» WHAT TO PRODUCE: Which lines hold the word "that"? Copy each of them.
※ ※ ※
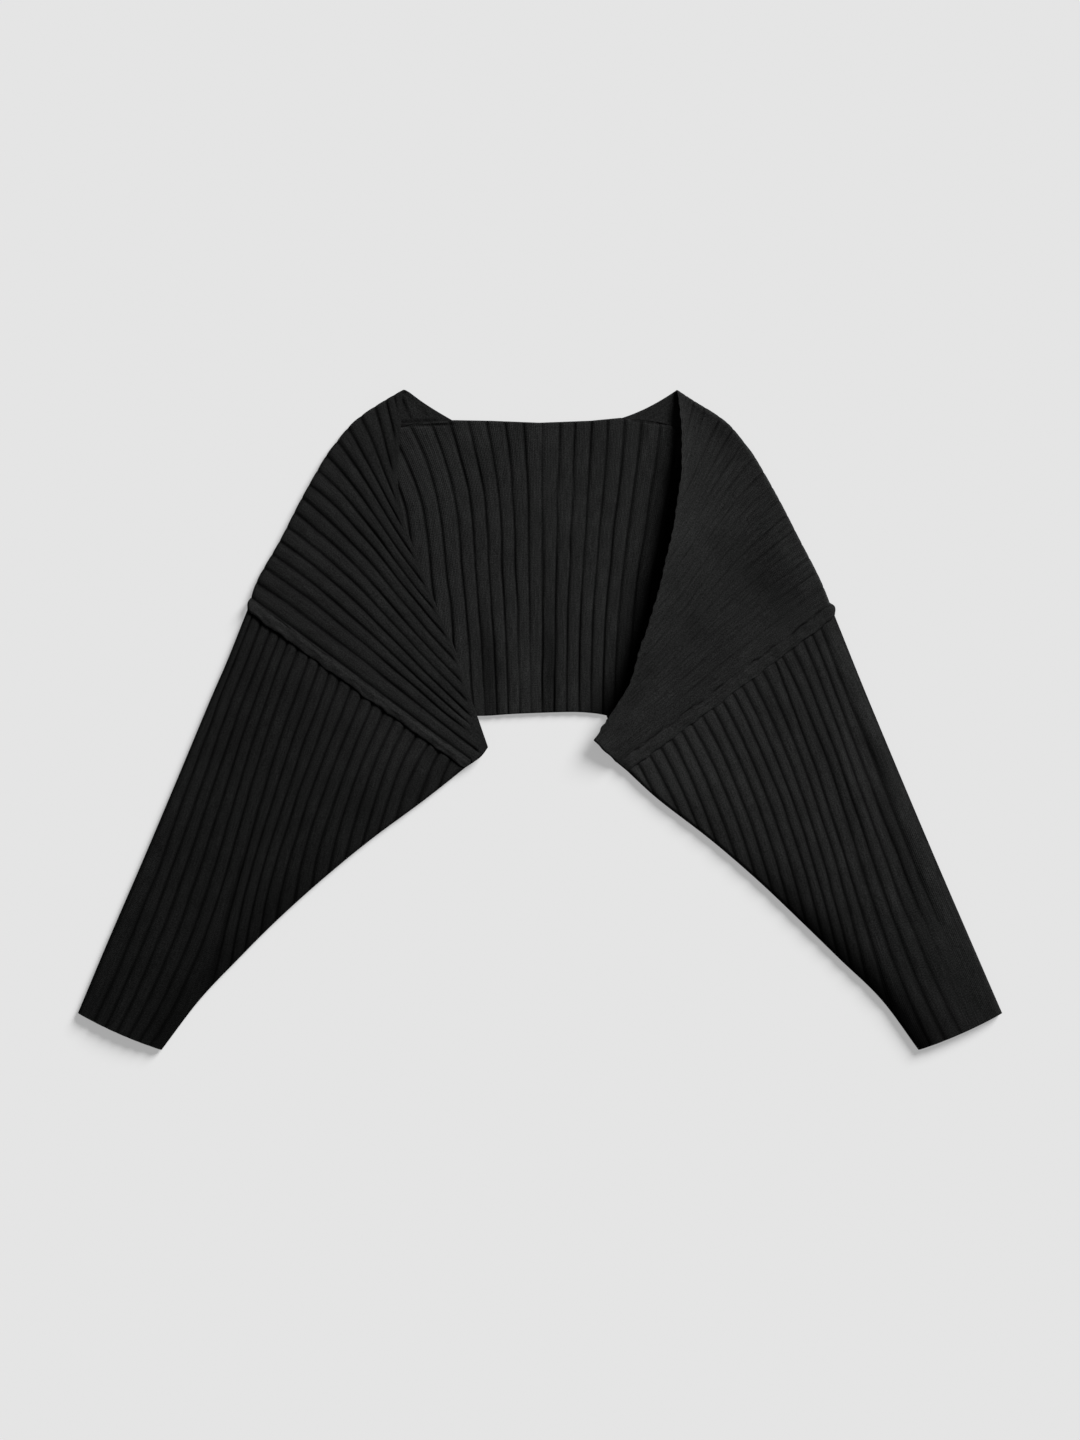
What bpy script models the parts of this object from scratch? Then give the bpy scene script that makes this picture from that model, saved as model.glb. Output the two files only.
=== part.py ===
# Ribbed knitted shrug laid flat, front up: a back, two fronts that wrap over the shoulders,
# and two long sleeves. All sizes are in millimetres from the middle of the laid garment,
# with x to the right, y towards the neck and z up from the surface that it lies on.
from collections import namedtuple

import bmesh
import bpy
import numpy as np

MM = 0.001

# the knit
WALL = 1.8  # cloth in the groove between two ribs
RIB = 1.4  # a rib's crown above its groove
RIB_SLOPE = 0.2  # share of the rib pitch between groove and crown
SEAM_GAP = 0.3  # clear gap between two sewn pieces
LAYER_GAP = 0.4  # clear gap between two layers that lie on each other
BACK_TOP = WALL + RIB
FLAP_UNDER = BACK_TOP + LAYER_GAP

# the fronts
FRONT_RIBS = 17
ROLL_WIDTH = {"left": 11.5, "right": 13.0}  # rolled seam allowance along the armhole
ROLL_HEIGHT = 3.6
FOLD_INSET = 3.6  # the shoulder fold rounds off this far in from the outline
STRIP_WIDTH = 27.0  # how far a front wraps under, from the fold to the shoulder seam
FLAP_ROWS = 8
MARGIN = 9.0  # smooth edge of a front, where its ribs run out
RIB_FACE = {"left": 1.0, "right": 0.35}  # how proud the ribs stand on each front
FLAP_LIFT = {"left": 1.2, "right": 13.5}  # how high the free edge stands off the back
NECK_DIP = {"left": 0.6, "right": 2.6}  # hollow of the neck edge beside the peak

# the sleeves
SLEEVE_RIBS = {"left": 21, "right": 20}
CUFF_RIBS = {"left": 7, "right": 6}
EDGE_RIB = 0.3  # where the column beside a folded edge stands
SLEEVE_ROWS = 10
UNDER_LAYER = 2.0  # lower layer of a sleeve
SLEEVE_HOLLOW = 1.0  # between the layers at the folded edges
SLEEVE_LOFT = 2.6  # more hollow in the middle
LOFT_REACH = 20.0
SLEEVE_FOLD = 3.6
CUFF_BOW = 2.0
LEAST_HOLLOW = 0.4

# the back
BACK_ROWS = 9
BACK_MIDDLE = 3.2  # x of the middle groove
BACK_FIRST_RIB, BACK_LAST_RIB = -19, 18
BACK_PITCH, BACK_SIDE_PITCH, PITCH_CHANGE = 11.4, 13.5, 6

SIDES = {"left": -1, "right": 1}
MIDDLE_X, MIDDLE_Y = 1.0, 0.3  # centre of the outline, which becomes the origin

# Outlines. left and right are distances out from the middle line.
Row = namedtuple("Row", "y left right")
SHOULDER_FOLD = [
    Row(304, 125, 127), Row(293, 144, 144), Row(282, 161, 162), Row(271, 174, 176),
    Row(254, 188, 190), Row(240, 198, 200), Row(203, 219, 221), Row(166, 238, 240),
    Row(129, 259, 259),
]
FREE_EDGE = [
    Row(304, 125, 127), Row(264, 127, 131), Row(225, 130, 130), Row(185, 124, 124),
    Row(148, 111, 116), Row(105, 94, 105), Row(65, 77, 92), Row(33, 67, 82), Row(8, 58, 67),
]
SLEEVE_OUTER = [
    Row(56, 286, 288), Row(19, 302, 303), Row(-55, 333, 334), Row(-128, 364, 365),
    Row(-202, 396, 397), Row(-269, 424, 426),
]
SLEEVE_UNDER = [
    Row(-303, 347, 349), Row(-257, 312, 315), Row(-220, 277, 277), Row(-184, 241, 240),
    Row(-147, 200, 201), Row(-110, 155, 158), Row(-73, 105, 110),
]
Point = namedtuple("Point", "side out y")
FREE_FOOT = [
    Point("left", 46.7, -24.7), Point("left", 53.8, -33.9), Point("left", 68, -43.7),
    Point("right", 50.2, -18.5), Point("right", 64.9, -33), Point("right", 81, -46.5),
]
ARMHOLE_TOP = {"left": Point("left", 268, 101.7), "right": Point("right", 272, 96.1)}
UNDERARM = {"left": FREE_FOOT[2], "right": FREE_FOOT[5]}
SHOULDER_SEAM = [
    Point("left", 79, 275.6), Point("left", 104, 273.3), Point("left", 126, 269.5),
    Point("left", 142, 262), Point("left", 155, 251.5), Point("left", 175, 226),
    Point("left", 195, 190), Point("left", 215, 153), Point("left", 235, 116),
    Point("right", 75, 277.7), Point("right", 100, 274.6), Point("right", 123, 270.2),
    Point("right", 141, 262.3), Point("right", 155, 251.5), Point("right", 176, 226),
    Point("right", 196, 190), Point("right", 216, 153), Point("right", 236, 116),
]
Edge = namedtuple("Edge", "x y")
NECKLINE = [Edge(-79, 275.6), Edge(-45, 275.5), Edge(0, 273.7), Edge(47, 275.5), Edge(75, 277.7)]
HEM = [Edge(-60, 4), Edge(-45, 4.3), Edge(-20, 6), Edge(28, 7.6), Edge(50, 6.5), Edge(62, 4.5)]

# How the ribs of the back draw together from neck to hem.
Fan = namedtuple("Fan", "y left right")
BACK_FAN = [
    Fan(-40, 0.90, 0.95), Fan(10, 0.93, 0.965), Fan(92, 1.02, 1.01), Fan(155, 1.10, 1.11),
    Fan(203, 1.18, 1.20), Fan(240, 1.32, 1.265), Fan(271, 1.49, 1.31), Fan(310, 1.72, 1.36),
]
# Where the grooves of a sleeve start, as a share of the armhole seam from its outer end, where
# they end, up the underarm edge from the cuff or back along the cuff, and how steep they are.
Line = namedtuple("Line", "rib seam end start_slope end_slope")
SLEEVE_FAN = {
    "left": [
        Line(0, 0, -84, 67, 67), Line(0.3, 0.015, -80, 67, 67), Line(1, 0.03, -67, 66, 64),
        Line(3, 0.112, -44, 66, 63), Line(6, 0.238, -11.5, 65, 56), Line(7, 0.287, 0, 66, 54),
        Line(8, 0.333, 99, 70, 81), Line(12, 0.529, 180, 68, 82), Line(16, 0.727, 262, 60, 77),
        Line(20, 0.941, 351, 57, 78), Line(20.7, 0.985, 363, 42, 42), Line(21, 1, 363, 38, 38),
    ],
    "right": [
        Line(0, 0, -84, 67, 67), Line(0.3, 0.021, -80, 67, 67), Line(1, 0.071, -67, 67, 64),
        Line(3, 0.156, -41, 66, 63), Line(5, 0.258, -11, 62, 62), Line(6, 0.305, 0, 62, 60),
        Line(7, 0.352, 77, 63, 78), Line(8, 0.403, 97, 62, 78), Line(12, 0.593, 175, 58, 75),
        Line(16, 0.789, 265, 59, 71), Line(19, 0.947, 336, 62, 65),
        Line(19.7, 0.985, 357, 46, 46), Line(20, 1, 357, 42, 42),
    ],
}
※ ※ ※
» TASK SOLUTION:
What bpy script models the parts of this object from scratch? Then give the bpy scene script that makes this picture from that model, saved as model.glb. Output the two files only.
# Ribbed knitted shrug laid flat, front up: a back, two fronts that wrap over the shoulders,
# with x to the right, y towards the neck and z up from the surface that it lies on.
LAYER_GAP = 0.4  # clear gap between two layers that lie on each other